Dior’s Spring-Summer 2026 collection is described by the house as exploring its heritage with empathy and wit, and that tone carries neatly into its haute joaillerie. Victoire de Castellane has led Dior high jewelry since 1999, building pieces that blend couture spirit, nature, and abstract art. For gifting, that makes Dior especially compelling when you want something that feels cultured rather than loud. It is the kind of jewel that rewards close looking, which is often what makes a gift feel intimate.

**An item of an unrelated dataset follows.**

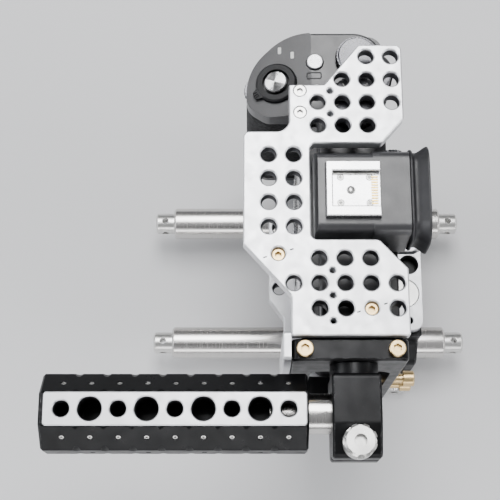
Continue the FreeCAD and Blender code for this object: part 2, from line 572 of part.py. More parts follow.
def battery_door():
    """The door under the battery, with its knuckle and the pin that turns in the base cover."""
    door = prism(battery_door_outline(), "xy", BASE + 0.1, BASE + 2.8)
    pin = battery_pin(PIN_R, 1.0)
    beyond_pin = box(BATTERY[1] + 0.2, BATTERY[1] + 5, -40, 0, BASE - 1, BASE + 5)
    latch = prism(rect(-61.5, -56.5, -25, -17, 1), "xy", BASE, BASE + 0.9)
    return fuse([cut(door, [beyond_pin, latch]), battery_pin(KNUCKLE_R, 0), pin])


def battery():
    cell = prism(rect(*BATTERY, 1.2), "xy", BASE + 3.1, BASE + 3.1 + 45)
    x0, x1, y0, y1 = BATTERY
    return cut(cell, [box(x0 + 4, x1 - 4, y0 - 1, y0 + 2, BASE + 4, BASE + 9)])


def grip_rubber():
    """The rubber skin of the grip around the battery chamber."""
    skin = prism(grip_footprint(), "xy", BASE + 3 + SEAM, GRIP_TOP)
    return cut(skin, [grip_core(SKIN_T - SLIP, BASE, GRIP_TOP + 1)])


def lens_mount():
    ring = rod(30.0, (0, FLANGE_Y, AXIS_Z), (0, -15.5, AXIS_Z))
    ring = break_edges(ring, "Y", FLANGE_Y, 0.8)
    ring = cut(ring, [rod(23.0, (0, FLANGE_Y - 1, AXIS_Z), (0, 0, AXIS_Z))])
    tabs = []
    for start in (25, 145, 265):
        tab = cut(rod(23.3, (0, -17.4, AXIS_Z), (0, -15.9, AXIS_Z)),
                  [rod(21.6, (0, -19, AXIS_Z), (0, -10, AXIS_Z))])
        angles = [math.radians(start + a) for a in (0, 27, 55)]
        wedge = [(0, 0, 0)] + [(40 * math.cos(a), 40 * math.sin(a), 0) for a in angles]
        tabs.append(tab.common(moved(prism(wedge, "xz", -20, -10), 0, 0, AXIS_Z)))
    ring = fuse([ring] + tabs)
    holes = []
    for cx, cz in mount_screw_directions():
        x, z = 26.6 * cx, AXIS_Z + 26.6 * cz
        holes += [rod(0.9, (x, -21, z), (x, -10, z)),
                  cone(1.9, 0.9, (x, FLANGE_Y - 0.01, z), (x, FLANGE_Y + 1.2, z))]
    pin_x, pin_z = 22.2, AXIS_Z - 16.1
    return cut(ring, holes + [rod(1.7, (pin_x, -21, pin_z), (pin_x, -10, pin_z))])


def mount_screws():
    screws = []
    for cx, cz in mount_screw_directions():
        x, z = 26.6 * cx, AXIS_Z + 26.6 * cz
        head = cone(1.8, 0.85, (x, FLANGE_Y + 0.05, z), (x, FLANGE_Y + 1.1, z))
        screw = fuse([head, rod(0.8, (x, FLANGE_Y + 1.0, z), (x, -15.55, z))])
        screws.append(cut(screw, [box(x - 0.9, x + 0.9, FLANGE_Y, FLANGE_Y + 0.5, z - 0.2, z + 0.2),
                                  box(x - 0.2, x + 0.2, FLANGE_Y, FLANGE_Y + 0.5, z - 0.9, z + 0.9)]))
    return screws


def mount_throat():
    """The black baffle behind the mount, down to the sensor's window, with the row of lens contacts."""
    tube = cut(rod(24.1, (0, -15.4, AXIS_Z), (0, -5.0, AXIS_Z)),
               [rod(22.6, (0, -20, AXIS_Z), (0, -6.5, AXIS_Z))])
    window = prism(rect(-19, 19, AXIS_Z - 13, AXIS_Z + 13, 2), "xz", -10, 0)
    shelf = cut(rod(22.7, (0, -14.6, AXIS_Z), (0, -6, AXIS_Z)),
                [box(-30, 30, -20, 0, AXIS_Z - 17.2, AXIS_Z + 40), box(-30, -13.5, -20, 0, 60, 100),
                 box(13.5, 30, -20, 0, 60, 100)])
    body = fuse([cut(tube, [window]), shelf])
    pits = [box(x - 0.7, x + 0.7, -15, -14.2, AXIS_Z - 20.2, AXIS_Z - 18.2) for x in contact_places()]
    return cut(body, pits)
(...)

Chanel offers a different kind of clarity. Its high-jewelry collections are built around six emblems inherited from Gabrielle Chanel: the lion, number 5, the comet, the ribbon, the feather, and the camellia. That symbolism gives Chanel jewelry an immediate emotional code. It is recognizably Chanel from across a room, but the emblems also make it feel personal, almost talismanic, which is exactly the balance a milestone gift should strike.

Boucheron and Tiffany & Co.: story, craft, and rarity

Boucheron’s 2026 Histoire de Style collection, “Nom : Boucheron Prénom : Frédéric,” is a compact but pointed statement. The four high-jewelry creations are built around the founder’s legacy, and the house reminds viewers that Frédéric Boucheron was the first jeweler to open a boutique on Place Vendôme. That kind of origin story matters in luxury gifting because it gives the object more than sparkle. It gives it pedigree, place, and a sense of continuity that feels especially strong when you are buying for an anniversary or another marker of longevity.

Tiffany & Co. takes a more botanical path with Blue Book 2026: Hidden Garden, designed by Nathalie Verdeille with the Tiffany Design Studio. The collection is framed around the world’s finest diamonds and extraordinary colored gemstones, while reinterpreting Jean Schlumberger’s flora-and-fauna motifs. That combination of recognizable Tiffany authority and surreal, nature-based design makes it one of the more giftable high-jewelry narratives in the field. It is rare enough to feel special, but its imagery is soft and legible enough to read as deeply wearable.

Chopard, De Beers London, and Graff: occasion, origin, and stone power

Chopard brings red-carpet authority to the conversation. The house says its relationship with the Cannes Film Festival dates to 1998, when it became the festival’s official partner, and its Red Carpet collection is unveiled each year in Cannes. That history gives Chopard a gift-worthy kind of glamour: the kind that has walked the stairs, flashed under lights, and still manages to feel tailored rather than extravagant for extravagance’s sake.

De Beers London adds a different register. The brand says it was founded in London and is inspired by the nature of Africa, and it is opening a new Paris flagship on rue de la Paix. That Paris address places it firmly inside high jewelry’s historic center, while the Africa reference keeps the story tied to stones, terrain, and origin. For a buyer, that combination signals a house that understands both symbolism and seriousness.

Graff, meanwhile, leans all the way into rarity. The brand says a high-jewelry suite unveiled during Haute Couture week in Paris featured a 31-carat unheated sapphire and more than 200 carats of Graff diamonds. That is the sort of detail that stops the conversation, because it tells you exactly where the value lives: not just in design, but in the stones themselves. In a category where the strongest pieces are often the least shouted-about, Graff’s numbers do the talking.

The price reality behind the fantasy

Cartier gives the clearest read on the category’s ultra-luxury range. Its current high-jewelry offerings include pieces priced from $56,500 earrings to $345,000 necklaces. That span is useful because it shows that “everyday luxury” in high jewelry does not mean modest; it means wearable enough to move through life while still operating at the highest end of the market. A Cartier jewel can be a daily signature and a major purchase at the same time, which is exactly why it remains one of the category’s most potent gift names.

Taken together, W’s spring 2026 feature argues that high jewelry is no longer only about special occasions. It is about how extraordinary objects can enter ordinary life without losing their charge. In a season when the runways are jewelry-heavy and the maisons are leaning hard on archive, symbolism, and rare stones, the best high jewelry gifts feel less like trophies than like beautifully calibrated declarations.